Throughout his career Wilkinson has intentionally avoided garden design books. “If I’d found out about Paul Bangay it would have ruined me, I would have joined the cult and never escaped …”

Even today he avoids studying the work of other designers, instead reading philosophy. At Yalamurra he gardens for himself without fear or favour. No clients to please. No outside influences to distract him. And that’s the real success of this garden. It’s Wilkinson’s alone, a joyous “feedback loop” with layers of plants doing their own thing, and forgotten flowers popping up here and there to provide unexpected vignettes.

Wilkinson observes these precious moments through a camera lens, taking as many as 5000 photos a week. “Photographing the garden has taught me so much about design,” he says, “I take five photos of the same scene from different orientations then consider which I prefer and why.” 

Leucadendron proved to be one of the hardy survivors. Photograph by Kurt Wilkinson.

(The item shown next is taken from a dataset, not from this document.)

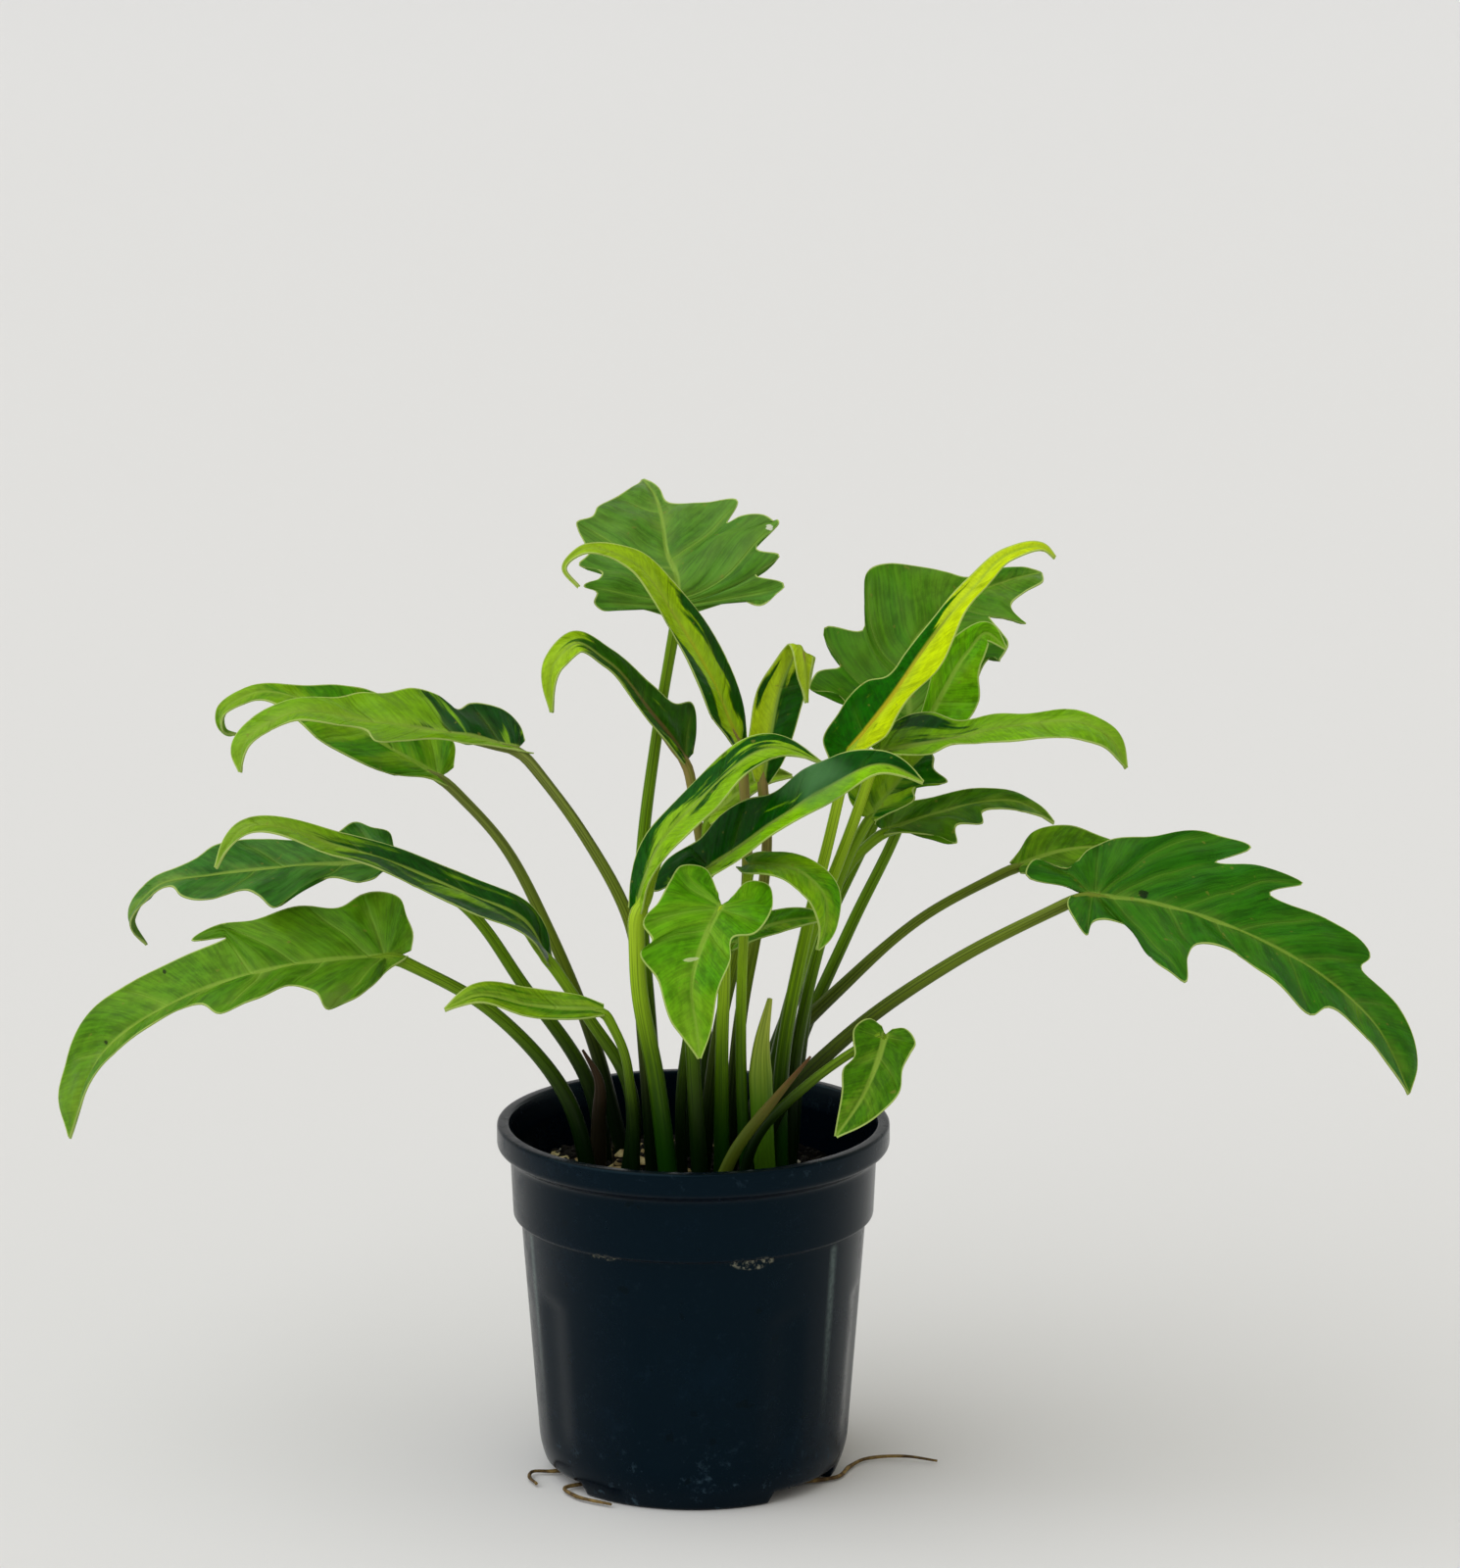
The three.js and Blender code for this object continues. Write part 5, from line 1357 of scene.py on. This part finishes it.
# %% Floor and backdrop
FLOOR_FRONT, FLOOR_BACK, HALF_WIDTH = -14.0, 7.0, 14.0
BEND, WALL_TOP = 0.9, 4.5
bend_turn = np.linspace(0, np.pi / 2, 24)
stage_y = np.concatenate([[FLOOR_FRONT], FLOOR_BACK + BEND * np.sin(bend_turn),
                          [FLOOR_BACK + BEND]])
stage_z = np.concatenate([[0.0], BEND * (1 - np.cos(bend_turn)), [WALL_TOP]])
stage_points = np.stack(np.broadcast_arrays(
    [-HALF_WIDTH, HALF_WIDTH], stage_y[:, None], stage_z[:, None]), -1)
stage_mesh = bpy.data.meshes.new("stage")
stage_mesh.from_pydata(stage_points.reshape(-1, 3).tolist(), [],
                       grid_faces(len(stage_y), 2)[:, ::-1].tolist())
stage_paint = Finish("stage_paint")
stage_mesh.materials.append(stage_paint.done(stage_paint.skin(paint(222, 221, 224), 1.0, 0.0)))
stage_mesh.shade_smooth()
stage = link_object("stage", stage_mesh)
stage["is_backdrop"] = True
print("floor", HALF_WIDTH * 2, "m wide")

# %% Lights and surroundings
def soft_sun(name, toward, strength, angle, colour):
    """A sun lamp that shines from the direction toward, as wide as angle degrees."""
    light = bpy.data.lights.new(name, "SUN")
    light.energy = strength
    light.angle = math.radians(angle)
    light.color = colour
    lamp = link_object(name, light)
    x, y, z = toward
    lamp.rotation_euler = (math.atan2(math.hypot(x, y), z), 0, math.atan2(x, -y))


soft_sun("key", (-0.6, -0.28, 0.82), 1.86, 86, (0.93, 0.975, 1.0))
soft_sun("fill", (0.7, -0.6, 0.35), 0.14, 80, (0.97, 0.98, 1.0))
world = bpy.data.worlds.new("surroundings")
world.use_nodes = True
background = world.node_tree.nodes["Background"]
background.inputs["Color"].default_value = (1.0, 0.965, 0.83, 1.0)
background.inputs["Strength"].default_value = 0.58
bpy.context.scene.world = world
bpy.context.scene.view_settings.view_transform = "Standard"

# %% [markdown]
# The camera stands where the photograph was taken from. The rim's and the
# foot's ellipses give the tilt, and the pot's real size gives the distance.

# %% Camera
CAMERA_PLACE = (0.014, -2.4, 0.817)
CAMERA_TILT = math.radians(12.85)
FOCAL_PIXELS = 6657.0
PICTURE_HEIGHT = 1600.0
SENSOR = 36.0

camera_data = bpy.data.cameras.new("camera")
camera_data.sensor_width = SENSOR
camera_data.lens = SENSOR * FOCAL_PIXELS / PICTURE_HEIGHT
camera_data.clip_end = 50.0
camera = link_object("camera", camera_data)
camera.location = CAMERA_PLACE
camera.rotation_euler = (math.pi / 2 - CAMERA_TILT, 0, 0)
bpy.context.scene.camera = camera

# %% Measure and finish
dressed_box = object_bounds()
print("dressed model's box:", dressed_box)
plain = lambda box: [[float(part) for part in corner] for corner in box]
{"cad": plain(solid_box), "visual": plain(dressed_box)}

Images posted to Instagram connect him with a global community of gardeners and well-known designers including Noel Kingsbury in Britain, with whom he joins in podcasts and webinars.

“There were many times I could have walked away from Yattalunga,” Wilkinson admits. “But I am now obsessed. This garden is as close to a complete ecosystem as any garden you will find anywhere … it operates on almost no energy input, including zero water … with the exception of me editing and planting more cuttings.”

This makes Yalamurra an excellent example of adapting to a changing climate. “This place is climate change on steroids,” he says. But he rejects the notion of it being a truly wild garden. There’s no such thing, he says. “Nature has no interest in aesthetics. This is contrived wild. Every garden needs adjustment and guidance to emphasise and exaggerate certain aspects.”

I keep returning to that idea of a Pollock painting. Whether by intent or out of necessity, Wilkinson has made a garden using an “all-over” method of planting. Unlike a formal garden, which he says you can read in a moment, here there is no single focal point, no axes or allées. You could wander about his garden for days and always find a hundred new things, and new ways of seeing.